** BEGIN **

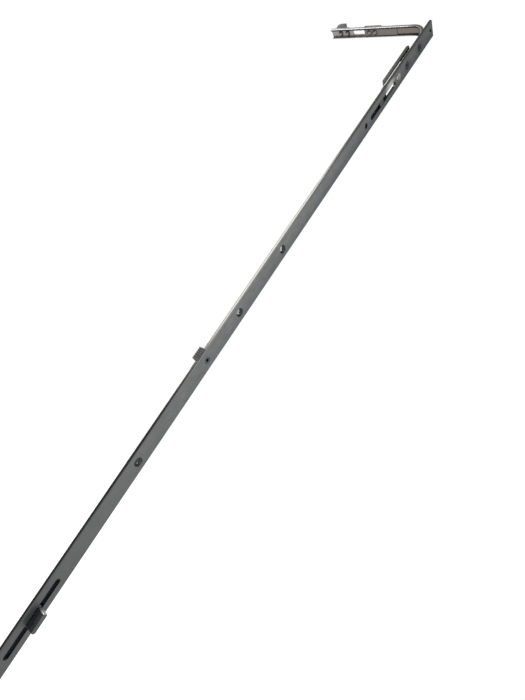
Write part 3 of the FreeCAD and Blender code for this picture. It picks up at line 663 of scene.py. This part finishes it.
def add_card(name, corners, glow):
    """A card that only the shine of the metal sees; it lights nothing matte and casts no shadow."""
    mesh = bpy.data.meshes.new(name)
    mesh.from_pydata(corners, [], [(0, 1, 2, 3)])
    card = bpy.data.objects.new(name, mesh)
    bpy.context.scene.collection.objects.link(card)
    card.visible_camera = False
    card.visible_diffuse = False
    card.visible_transmission = False
    card.visible_volume_scatter = False
    card.visible_shadow = False
    material = bpy.data.materials.new(name)
    material.use_nodes = True
    tree = material.node_tree
    tree.nodes.clear()
    paint = tree.nodes.new("ShaderNodeEmission")
    paint.inputs["Color"].default_value = (*glow, 1.0)
    paint.inputs["Strength"].default_value = 1.0
    out = tree.nodes.new("ShaderNodeOutputMaterial")
    tree.links.new(paint.outputs[0], out.inputs["Surface"])
    mesh.materials.append(material)


def flat_card(name, low, high, height, glow):
    corners = [(low[0], low[1]), (high[0], low[1]), (high[0], high[1]), (low[0], high[1])]
    add_card(name, [(*corner, height) for corner in corners], glow)


def add_cards():
    """Two dark screens beyond the camera, dark ground before them, a grey ceiling, a bright panel."""
    charcoal = (0.31, 0.30, 0.29)
    grey = (0.38, 0.39, 0.38)
    bright = (4.5, 4.5, 4.5)

    low, top = cad_box[0][2], 1.05
    turns = [(-3.6, -1.2), (-1.4, -3.0), (1.6, -3.2)]
    for index, (start, end) in enumerate(zip(turns, turns[1:])):
        corners = [(*start, low), (*end, low), (*end, top), (*start, top)]
        add_card("screen_" + str(index), corners, charcoal)

    above_floor = low + 0.002
    flat_card("dark_ground", (-3.6, -3.6), (-0.08, -0.08), above_floor, charcoal)
    flat_card("ceiling", (-3.8, -3.8), (3.8, 3.8), 3.4, grey)

    back, side, below, above = -1.9, 1.6, 1.9, 3.0
    corners = [(back, -side, below), (back, side, below), (back, side, above), (back, -side, above)]
    add_card("panel", corners, bright)


add_camera()
add_floor()
add_cards()
set_world()
soft_box("key", place=(-1.97, -2.27, 1.75), target=(0.0, 0.0, 0.45), width=1.80, height=1.60,
         radiance=5.3, colour=(1.0, 0.98, 0.95))
soft_box("fill", place=(1.93, 2.30, 1.65), target=(0.0, 0.0, 1.30), width=1.60, height=3.00,
         radiance=1.95)
bpy.context.scene.view_settings.view_transform = "Standard"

** END **

**PROBLEM TO SOLVE:**
Identify the lines that hold the word "scene". Copy every one of them.

**SOLUTION:**
Write part 3 of the FreeCAD and Blender code for this picture. It picks up at line 663 of scene.py. This part finishes it.
    bpy.context.scene.collection.objects.link(card)
bpy.context.scene.view_settings.view_transform = "Standard"